Customer: replied 6 months ago.
Yes..I know. But being the head Floorsweeper, Engineer, Shipment Clerk, Bookkeeper, Logistics Planner, Manufacturer, etc.
All I really aimed at was 1) protecting a position as a new Divorces Father of one and 2) preventing failure to File Penalties, Late filing Penalties, Interest, etc.
My situation is unique.... to say the least. I am a Sole Proprietor that has accumulated over 3,200 pieces of unique equipment for 28 years in business that in at least one representative case a single piece of equipment has risen in value from the $2,000.00 at the 1983 purchase price ( which has reached a full depreciation tem of 7 years) to a "surplus" value of over $25,000.00 in 2015. Times this by the hundreds and you can see where I stand financially...Especially in a potential Divorce case as well as a tax strategy!

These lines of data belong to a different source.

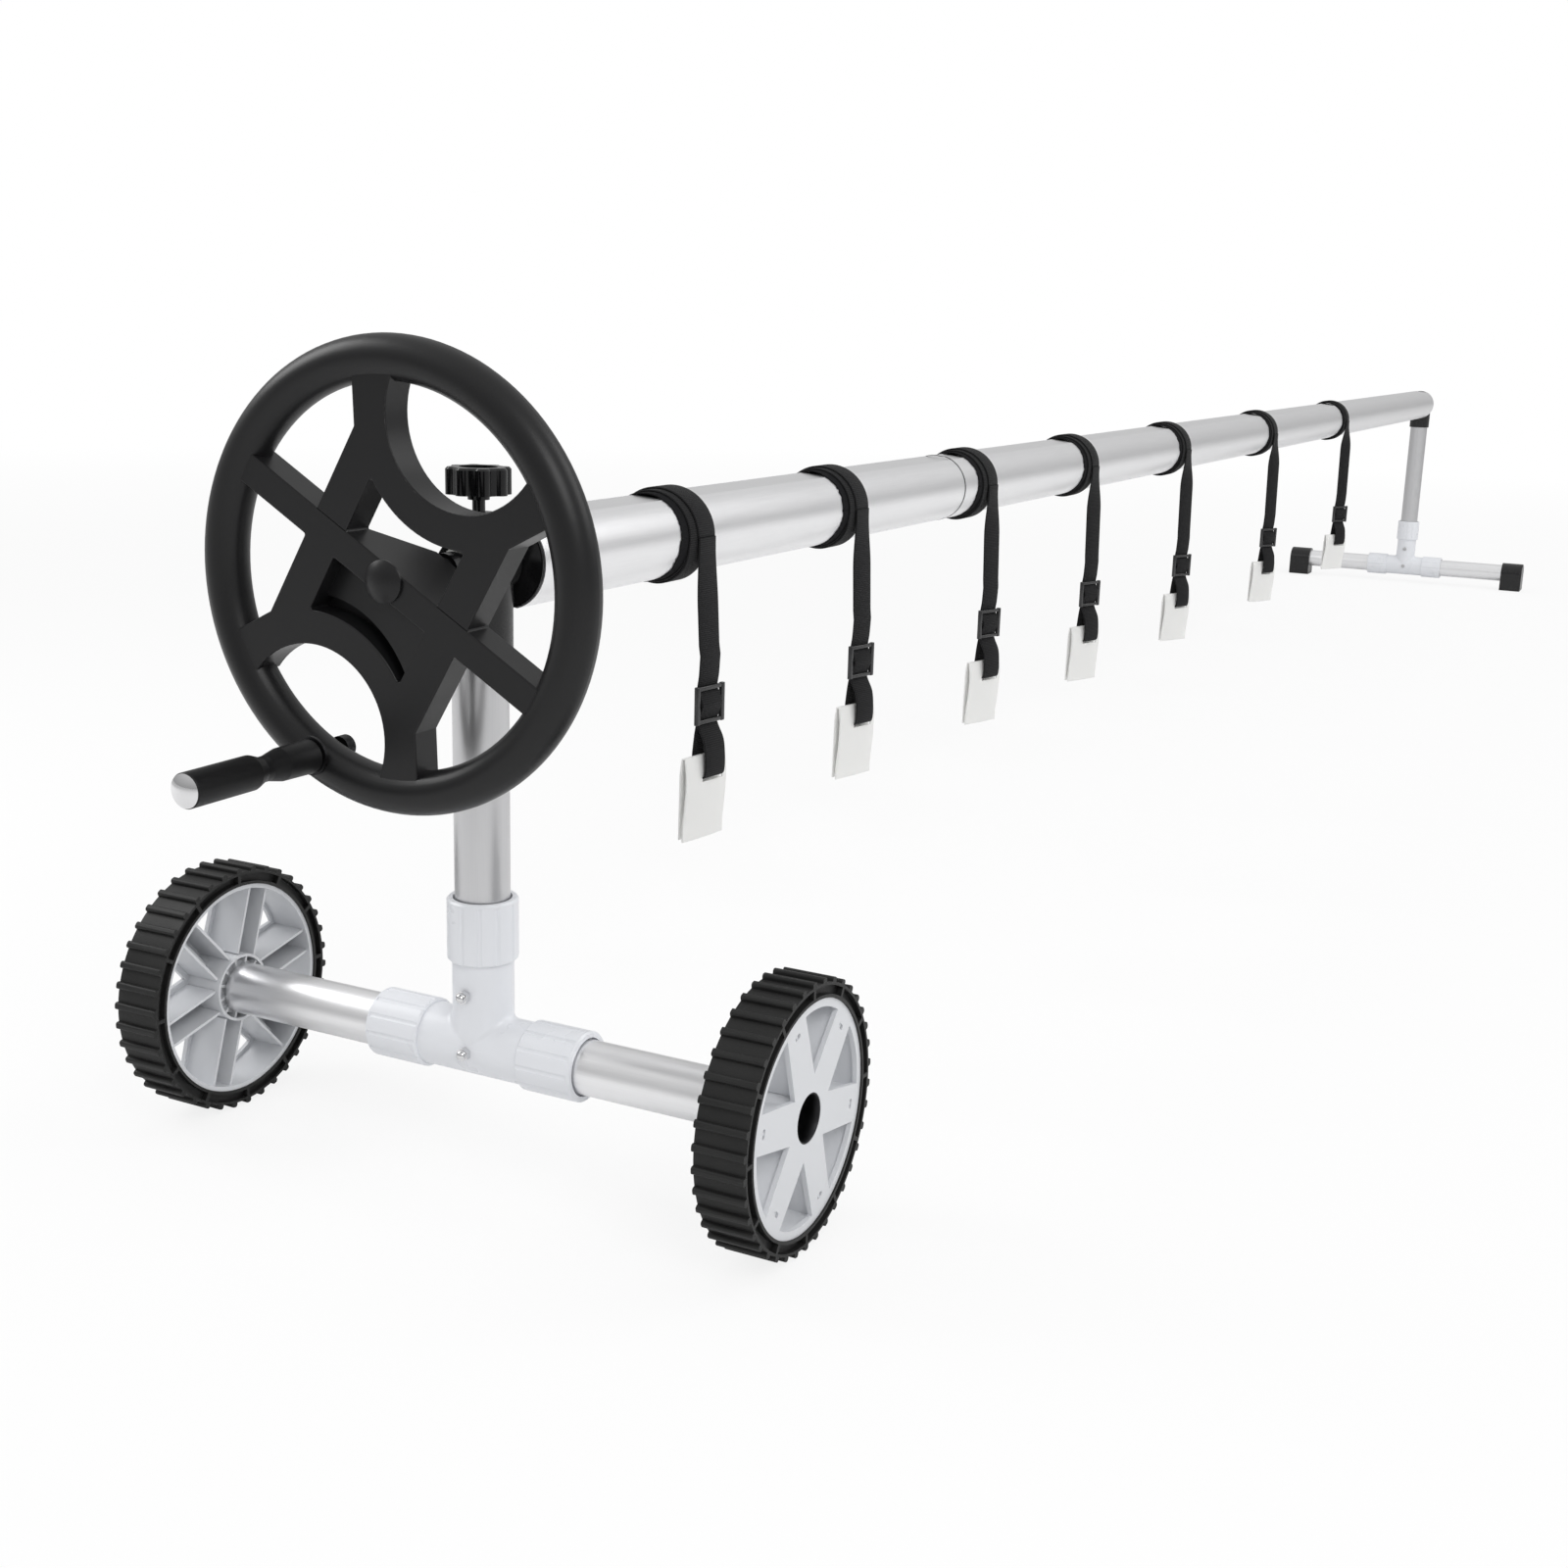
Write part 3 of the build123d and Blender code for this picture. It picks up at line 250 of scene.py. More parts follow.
give(metal("chrome", (0.74, 0.74, 0.75), 0.09, 0.00002), "near_tee_bolts", "grip_end_cap")
# This blackened steel is also painted shade: the joint's dark strip and the lining of the wheel eyes.
blackened_and_shade = metal("blackened_steel_and_painted_shade", (0.035, 0.035, 0.037), 0.42, 0.00005)
give(metal("zinc", (0.56, 0.56, 0.57), 0.28, 0.00005), "far_tee_screws", "tube_screws")
give(blackened_and_shade, "axle_fasteners", "crank_fasteners")
give(metal("turned_steel", (0.52, 0.52, 0.53), 0.22, 0.00005), "crank_spindle", "axle_stub_left",
     "axle_stub_right")

# %% [markdown]
# ## Webbing
# The straps are woven polypropylene webbing, about 30 mm wide, with ribs across it. Cloth
# simulation would erase a strap this thin, so it is modelled directly: one thin rounded section
# is carried along a line of stations. Each station says where the middle is, which way the
# width runs and which way the face looks. Twisting a strap is then only a matter of turning
# the width from one station to the next.

# %% From a built mesh to a piece


def make_piece(name, mesh, made):
    """Closes a mesh being built and puts it in the scene with its finish."""
    bmesh.ops.recalc_face_normals(mesh, faces=mesh.faces)
    data = bpy.data.meshes.new(name)
    mesh.to_mesh(data)
    mesh.free()
    data.materials.append(made)
    piece = bpy.data.objects.new(name, data)
    bpy.context.scene.collection.objects.link(piece)
    return piece


# %% A section carried along stations
WEBBING_WIDTH = 0.030
WEBBING_THICKNESS = 0.0018
EDGE_STEPS = 4


def webbing_section(width, thickness):
    """Points of a flat section with rounded edges, as (across, out) pairs."""
    radius = thickness / 2
    reach = width / 2 - radius
    ring = []
    for side in (1, -1):
        for step in range(EDGE_STEPS + 1):
            turn = math.pi * (step / EDGE_STEPS - 0.5)
            ring.append((side * (reach + radius * math.cos(turn)), side * radius * math.sin(turn)))
    return ring


def carry(name, stations, width, thickness, made):
    """A solid strap: the section at each (middle, across, out) station, closed at both ends."""
    ring = webbing_section(width, thickness)
    mesh = bmesh.new()
    layer = mesh.loops.layers.uv.new("weave")
    rows, travelled, last = [], 0.0, None
    for middle, across, out in stations:
        travelled += (middle - last).length if last else 0.0
        last = middle
        points = [mesh.verts.new(middle + across * a + out * o) for a, o in ring]
        rows.append((points, travelled))
    for (low, low_at), (high, high_at) in zip(rows, rows[1:]):
        for k in range(len(ring)):
            after = (k + 1) % len(ring)
            face = mesh.faces.new((low[k], low[after], high[after], high[k]))
            face.smooth = True
            for loop, at, index in zip(face.loops, (low_at, low_at, high_at, high_at), (k, after, after, k)):
                loop[layer].uv = (ring[index][0], at)
    mesh.faces.new(list(reversed(rows[0][0])))
    mesh.faces.new(rows[-1][0])
    return make_piece(name, mesh, made)


# %% [markdown]
# The weave itself is a pattern on the strap's own map, which counts metres across and along.
# A band wave along the length makes the ribs, and a finer one across them breaks each rib into
# yarns. Together they are a height; the hollows are also painted darker, as shade, and duller.

# %% Woven black finish
RIBS_PER_METRE = 520.0
YARNS_PER_METRE = 900.0
BANDS_PER_SCALE = 3.2


def wave(made, direction, per_metre):
    """Bands along one direction of the weave map."""
    tree = made.node_tree
    place = tree.nodes.new("ShaderNodeUVMap")
    place.uv_map = "weave"
    bands = tree.nodes.new("ShaderNodeTexWave")
    bands.bands_direction = direction
    bands.inputs["Scale"].default_value = per_metre / BANDS_PER_SCALE
    bands.inputs["Distortion"].default_value = 0.6
    bands.inputs["Detail"].default_value = 1.0
    tree.links.new(place.outputs["UV"], bands.inputs["Vector"])
    return bands.outputs["Fac"]


def multiply(made, first, second):
    """Product of two patterns."""
    both = made.node_tree.nodes.new("ShaderNodeMath")
    both.operation = "MULTIPLY"
    made.node_tree.links.new(first, both.inputs[0])
    made.node_tree.links.new(second, both.inputs[1])
    return both.outputs["Value"]


woven, woven_shader = finish("woven_black", (0.010, 0.010, 0.011), 0.72)
ribs_and_hollow_shade = multiply(woven, wave(woven, "Y", RIBS_PER_METRE), wave(woven, "X", YARNS_PER_METRE))
# The darker colour in the weave's hollows is painted shade.
tint(woven, woven_shader, ribs_and_hollow_shade, (0.0045, 0.0045, 0.005), (0.019, 0.019, 0.021))
add_bump(woven, woven_shader, ribs_and_hollow_shade, 0.8, 0.0006)
woven_shader.inputs["Specular IOR Level"].default_value = 0.2
woven_shader.inputs["Sheen Weight"].default_value = 0.04
woven_shader.inputs["Sheen Roughness"].default_value = 0.4

fuzzy, fuzzy_shader = finish("hook_and_loop", (0.008, 0.008, 0.009), 0.95)
fuzzy_shader.inputs["Specular IOR Level"].default_value = 0.1
pile = stretched_noise(fuzzy, 1500.0)
tint(fuzzy, fuzzy_shader, pile, (0.003, 0.003, 0.0035), (0.022, 0.022, 0.024))
add_bump(fuzzy, fuzzy_shader, pile, 1.0, 0.0010)

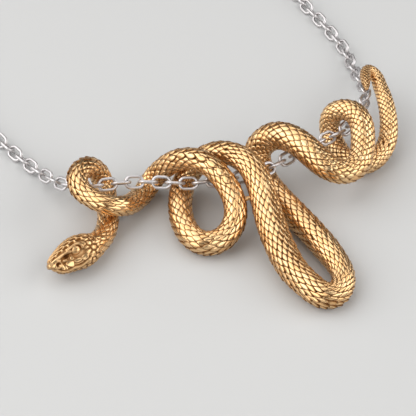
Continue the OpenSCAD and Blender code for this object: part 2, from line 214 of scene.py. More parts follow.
def section_reach(s, f):
    """Distance from the middle to the plain skin, at angle f from the top."""
    half, rise, drop, square = section(s)
    tall = np.where(np.cos(f) > 0, rise, drop)
    part_up = (np.abs(np.cos(f)) / tall) ** square
    part_across = (np.abs(np.sin(f)) / half) ** square
    return (part_up + part_across) ** (-1 / square)


# Mesh and node helpers

def add_mesh(name, points, faces, material):
    """A smooth mesh object in metres from points in millimetres."""
    mesh = bpy.data.meshes.new(name)
    mesh.from_pydata((np.asarray(points) * MM).tolist(), [], faces)
    mesh.materials.append(material)
    mesh.shade_smooth()
    mesh.update()
    made = bpy.data.objects.new(name, mesh)
    bpy.context.scene.collection.objects.link(made)
    return made


def tube_faces(rings, around):
    """Quads of a tube of rings, closed with a pole point at each end, which come last."""
    faces = []
    for i in range(rings - 1):
        for k in range(around):
            a, b = i * around + k, i * around + (k + 1) % around
            faces.append((a, a + around, b + around, b))
    first, last = rings * around, rings * around + 1
    end = (rings - 1) * around
    for k in range(around):
        faces.append((first, k, (k + 1) % around))
        faces.append((last, end + (k + 1) % around, end + k))
    return faces


def keep_attribute(mesh, name, values, kind="FLOAT"):
    """Stores one value for each point of a mesh."""
    made = mesh.attributes.new(name, kind, "POINT")
    made.data.foreach_set("vector" if kind == "FLOAT_VECTOR" else "value",
                          np.asarray(values, dtype=np.float32).ravel())


def put(tree, kind, *feeds, **settings):
    """Adds a node with its settings, and feeds its input sockets in their order."""
    made = tree.nodes.new(kind)
    for name, value in settings.items():
        setattr(made, name, value)
    sockets = [s for s in made.inputs if s.enabled]
    for socket, value in zip(sockets, feeds):
        if isinstance(value, bpy.types.NodeSocket):
            tree.links.new(value, socket)
        elif value is not None:
            socket.default_value = value
    return made


def out(node):
    """The output socket that a node with its settings gives."""
    return next(s for s in node.outputs if s.enabled)


def calc(tree, operation, *values):
    """The result of a math node."""
    return out(put(tree, "ShaderNodeMath", *values, operation=operation))


def vector_calc(tree, operation, *values):
    """The result of a vector math node."""
    return out(put(tree, "ShaderNodeVectorMath", *values, operation=operation))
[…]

An example....I have 5 identical pieces of Equipment that I purchased in 1988 for $1,800.00. All 5 have been fully depreciated during their "service years" and they are well used but have appreciate tremendously. At this moment...if necessary...I can make 1 phone call and have a check sent to me for $115,000.00. Take this not as bragging but illustrating for you where I sit.
The equipment purchases are, in essence, my 401K program!
I have deferred as much as I can over the past years and since I am nearing 60 years of age, I am now looking at dissolvent or at least reduction of the business whilst at the same time maintaining a tax/retirement strategy.Advise with this info if you care to.Thanks, ***** *****
Expert:  Arthur Rubin replied 6 months ago.
I cannot speak as to divorce strategy. You'll need a different expert for that. You are subject to the failure-to-file penalty for each year in which you file after the due date (or, sometimes, the extended due date); but that penalty, for Federal purposes, is based on the tax due, so if you would get a refund, there is no penalty. California has a more complicated failure-to-file penalty, but, if there is no tax due, there is still no penalty.